According to a tuition contract supplemental to the withdrawal agreement, the RSU agrees to send 60 students to Freeport High School, or to pay tuition equivalent to 60 students. The tuition rate for those 60 students is set at the midpoint between the maximum allowable tuition as set by the state and the state’s calculated actual cost per student.
Any students from Pownal or Durham who attend in addition to that 60-student minimum would tuition in at the actual cost. The contract contains a grandfathering clause for RSU 5 students attending Freeport schools at the time of withdrawal for nine years after the first year of withdrawal. Additional students can be tuitioned into the high school up to a total of 500 students, not including grandfathered students.
According to the DOE, the 2014 maximum allowable tuition rate for RSU 5 secondary students is $9,209, while the actual cost per student is $10,493. The midpoint was estimated by town officials at the workshop to be $9,708, but actual tuition rates for future years have not yet been determined by the DOE.
Additionally, the tuition contract is non-binding unless adopted by Durham and Pownal residents. If not approved, the RSU will not be contractually obligated to send any students to Freeport High School.
Durham resident and member of the RSU 5 board of directors Michelle Ritcheson said the Brunswick School Department agreed in August to take tuition students from Durham and Pownal in the event of a Freeport withdrawal. Greely High School, in Cumberland, has also agreed to take students as space permits, she said.

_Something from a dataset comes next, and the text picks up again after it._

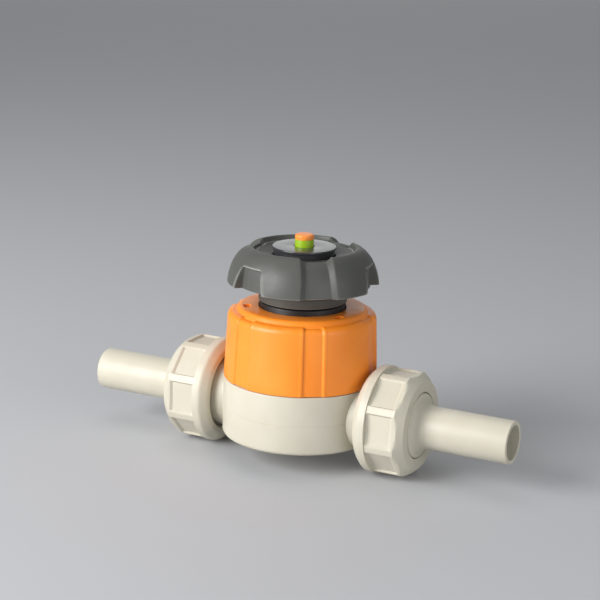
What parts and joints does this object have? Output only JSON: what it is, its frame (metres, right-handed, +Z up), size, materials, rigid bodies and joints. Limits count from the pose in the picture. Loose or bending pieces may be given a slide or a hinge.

The 2014 maximum allowable tuition rate for both Brunswick and Greely is $9,209, while the actual per student costs are $10,277 for Brunswick and $10,596 for Greely, according to the DOE.
“I’m really concerned that we are going to lose the tuition students that we have,” said Terry Jewett. “If I was a taxpayer in Durham or Pownal … and I was going to be faced with a situation where I was going to be charged more for tuition for the privilege of going to Freeport High School … I’d be voting to send my kids somewhere else, not Freeport.
“I think we’re not taking those two towns seriously,” said Jewett. “People vote with their wallets.”
Some residents also expressed a concern that enrollment rates were dropping in other regional schools — citing Brunswick and Wiscasset high schools — and were concerned about losing programming and services if the student population dropped.
Other residents were concerned about overcrowding at the schools if Durham and Pownal students chose to stay in Freeport schools.
“I’m wondering if any financial consideration will be made regarding populations tracking forward,” said resident Mandy MacPherson. “We know that consolidation has caused overcrowding at the high school.”
MacPherson said that the student population coming from Pownal had been stable, while Freeport’s was moderately increasing and Durham’s was more rapidly increasing.
“Based on this, RSU 5 will be facing a future high school population bubble in 2019-20 of 613 students,” said MacPherson, compared to the 492 students currently enrolled. “If given back school choice, some students will certainly choose to go to other schools. This is actually a good thing.”
Murray said that a school committee would respond to population shift and predicting that response was beyond the scope of the analysis.
“We wanted to make sure that, if anything, in this analysis we erred on the side of being conservative in respect to those types of decisions,” said Murray. “We’re moving into an era where we have to compete for our students anyway.”
More than 20 percent of Freeport eighth grade students matriculating to ninth grade tuitioned out of Freeport schools, said Murray, which had impacted the budget and state funding.
“There’s an opportunity to keep those students in the district as well by making sure we’re offering a program that they’re excited about at the high school,” said Murray. “I think this issue of enrollments will not be an issue that we’re dealing with in terms of not having enough, but in how many we take.”
A public hearing on the withdrawal referendum question will take place at 6:30 p.m. on Oct. 14 at the Freeport Town Hall, located at 30 Main St.